SSOAR <http://ssoar.info/>; is an open access repository for the social sciences. It already exports BibTeX and Endnote, so importing entries into Zotero is not that difficult. But having a native translator would be great, especially in order to directly download the availabe PDF documents. Would anybody be willing to contribute a translator for the site?
  • looks cool, sure. Probably won't be fast, though we've had a German social science librarian contributing a lot lately, maybe he'll be interested and do it more quickly.
  • SSOAR is using DSpace [ http://en.wikipedia.org/wiki/DSpace ] as their repository software. Maybe a more general approach is possible here, but I guess that the BibTeX-export in DSpace have to be configured in DSpace... @adamsmith: I guess that DSpace was discussed earlier here as well? On a page with a single item (e.g. http://www.ssoar.info/ssoar/handle/document/1919 ) there seems to be normally pretty good metadata and the metadata translator from Zotero is showing up. @felwert: Can you give some specific example for an url (document), where the translator symbol is not showing up? (If you want to batch save a larger amount of the PDFs, there is also an OAI-PMH from SSOAR.)
  • @zuphilip - there used to be a dedicated dspace translator, we removed it in favor of the embedded metadata translator, which, as you say, handles most dspace installations quite nicely.

    But for the page you link to, e.g. - even if we patch RDF to recognize DC.type content="incollection" as a book section - the data in the bibtex is much better/clearer than what's in the site header. So using the bibtex seems worthwhile.
  • @adamsmith I am not convinced that the BibTeX data is better than what could be extracted from the metadata. The booktitle is missing in the BibTeX data and the volume in a bookSection is at least unusual and not really useful without the series name the book is in.

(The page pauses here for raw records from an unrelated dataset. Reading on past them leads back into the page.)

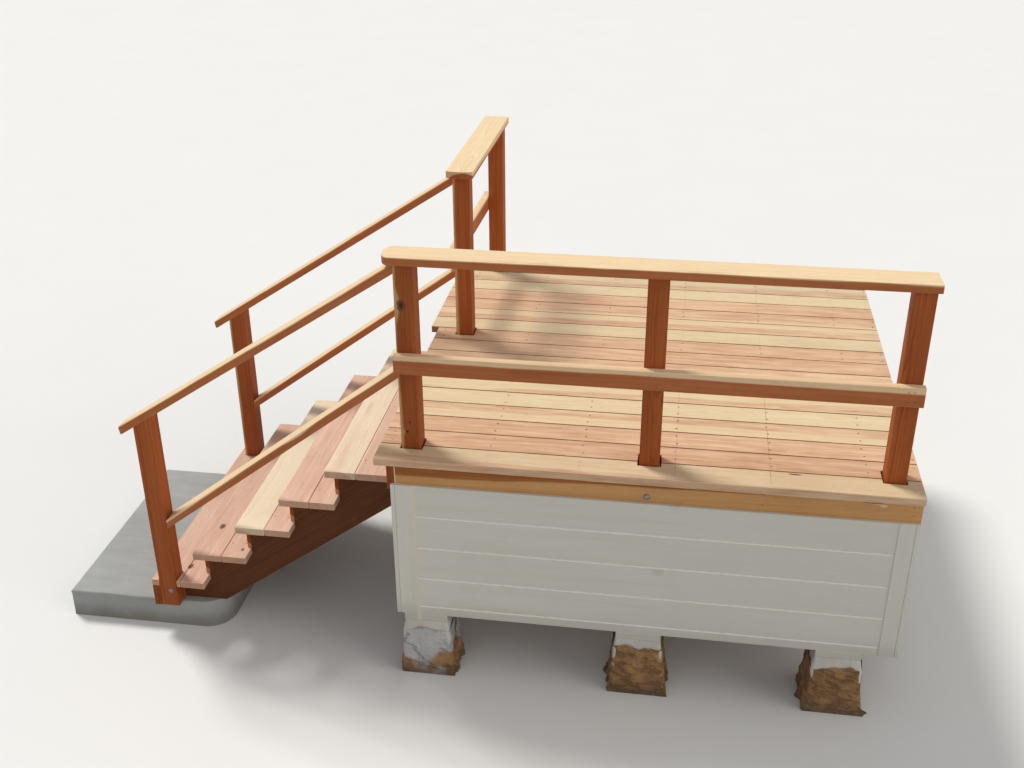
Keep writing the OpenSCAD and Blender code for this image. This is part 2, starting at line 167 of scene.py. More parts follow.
class Piece:
    """One piece of the scene, built up from timbers or castings."""

    def __init__(self, name):
        self.name = name
        self.verts, self.faces, self.smooth = [], [], []
        self.grain, self.cut, self.worn = [], [], []
        self.numbers = {"tone": [], "sap": [], "seed": [], "hue": []}

    def add(self, bm, axes=AXES["x"], pith=(0.3, 0.3), sap=9.0, tone=0.5, hue=0.5, seed=0.0,
            drift=(0.0, 0.0), smooth=False):
        """Takes over a mesh. pith is the log's centre from the middle of the
        timber, sap the radius where sapwood starts, drift the change of the
        centre per metre of length, all in metres."""
        bmesh.ops.recalc_face_normals(bm, faces=bm.faces)
        bm.verts.index_update()
        base, mid = len(self.verts), centre(bm)
        u, v, w = axes
        for p in bm.verts:
            d = p.co - mid
            a = d.dot(u)
            self.verts.append(p.co.copy())
            self.grain += (a + seed * 3.0, d.dot(v) - pith[0] - drift[0] * a,
                d.dot(w) - pith[1] - drift[1] * a)
            for key, value in zip(self.numbers, (tone, sap, seed, hue)):
                self.numbers[key].append(value)
        for f in bm.faces:
            self.faces.append([base + q.index for q in f.verts])
            square = max(abs(f.normal.dot(axis)) for axis in axes)
            self.cut.append(1.0 if abs(f.normal.dot(u)) > 0.8 else 0.0)
            self.worn.append(1.0 if square < 0.985 and not smooth else 0.0)
            self.smooth.append(smooth)
        bm.free()

    def build(self, material, replaces=None):
        me = bpy.data.meshes.new(self.name)
        me.from_pydata([tuple(p) for p in self.verts], [], self.faces)
        me.update()
        me.attributes.new("grain", "FLOAT_VECTOR", "POINT").data.foreach_set("vector", self.grain)
        faces = {"cut": self.cut, "worn": self.worn}
        for domain, numbers in (("POINT", self.numbers), ("FACE", faces)):
            for key, values in numbers.items():
                me.attributes.new(key, "FLOAT", domain).data.foreach_set("value", values)
        me.polygons.foreach_set("use_smooth", self.smooth)
        me.materials.append(material)
        if any(self.smooth):
            me.set_sharp_from_angle(angle=radians(50))
        ob = add_object(self.name, me)
        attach(ob, "root")
        if replaces:
            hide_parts(replaces)


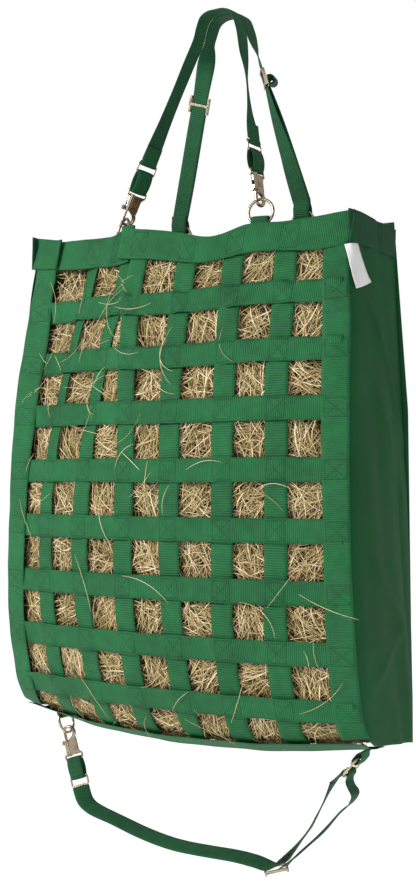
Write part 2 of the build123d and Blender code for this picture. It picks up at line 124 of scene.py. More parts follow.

    In the meta tags there is also the pages and ISBN saved, maybe one should move them to another field. I could speak with the GESIS about such things. What do you think?
  • I see.
    Obviously if we could just get better data in the site header w/o a translator, that'd be ideal, yes. The DC vocabulary, IIRC, isn't great for that - adding google highwire metatags would probably produce the clearest data, but even with DC they could likely be clearer.

    As things are now, using the metadata is too much of a guessing game (e.g. both publisher and book title are in DC.source etc.)
  • There is now a seperate SSOAR translator. Update manually or automatically tomorrow.
  • @zuphilip

    I have noticed that the SSOAR import could possibly improved. When importing data from:

    http://www.ssoar.info/ssoar/handle/document/46968

    I do not get the DOI and tags (e.g. Thesaurusschlagwörter, Klassifikation, Freie Schlagwörter).

    Do you think this can be included in the SSOAR site translator?
  • edited June 12, 2016
    For most journal articles the headers contain the DOI. For example:

    meta name="DC.identifier" content="http://dx.doi.org/10.17645/si.v1i1.109" xml:lang="de"

    Sometimes even when the DOI is provided on the web page of an item it isn't in the meta tag information.

    edit
    Let me add, however, that I almost never download the article metadata from this site but follow the link to the article on the publisher's site. The publisher's site almost always contains more recent information while the SSOAR site metadata is missing volume, issue, page information.
  • If the doi is in the meta field, then we can extract it from there. I prepare a commit for that.

    However, taking all tags looks too much and not useful anymore. The examples shows Thesaurusschlagwörter, Klassifikation, Freie Schlagwörter moreover, and they are present in English and German:


    <meta name="DC.subject" content="Allgemeine Soziologie, Makrosoziologie, spezielle Theorien und Schulen, Entwicklung und Geschichte der Soziologie" xml:lang="de" />
    <meta name="DC.subject" content="General Sociology, Basic Research, General Concepts and History of Sociology, Sociological Theories" xml:lang="en" />
    <meta name="DC.subject" content="Quantifizierung" xml:lang="de" />
    <meta name="DC.subject" content="quantification" xml:lang="en" />
    <meta name="DC.subject" content="Frankreich" xml:lang="de" />
    <meta name="DC.subject" content="France" xml:lang="en" />
    <meta name="DC.subject" content="Klassifikation" xml:lang="de" />
    <meta name="DC.subject" content="classification" xml:lang="en" />
    <meta name="DC.subject" content="Konvention" xml:lang="de" />
    <meta name="DC.subject" content="convention" xml:lang="en" />
    <meta name="DC.subject" content="Institution" xml:lang="de" />
    <meta name="DC.subject" content="institution" xml:lang="en" />
    <meta name="DC.subject" content="Neoliberalismus" xml:lang="de" />
    <meta name="DC.subject" content="neoliberalism" xml:lang="en" />
    <meta name="DC.subject" content="sozialer Prozess" xml:lang="de" />
    <meta name="DC.subject" content="social process" xml:lang="en" />
    <meta name="DC.subject" content="Institutionstheorie" xml:lang="de" />
    <meta name="DC.subject" content="theory of institutions" xml:lang="en" />
    <meta name="DC.subject" content="Institutionenökonomie" xml:lang="de" />
    <meta name="DC.subject" content="institutional economics" xml:lang="en" />
    <meta name="DC.subject" content="Forschungsansatz" xml:lang="de" />
    <meta name="DC.subject" content="research approach" xml:lang="en" />


    I don't see any (easy) option to just grab a handful non-repeating tags from these.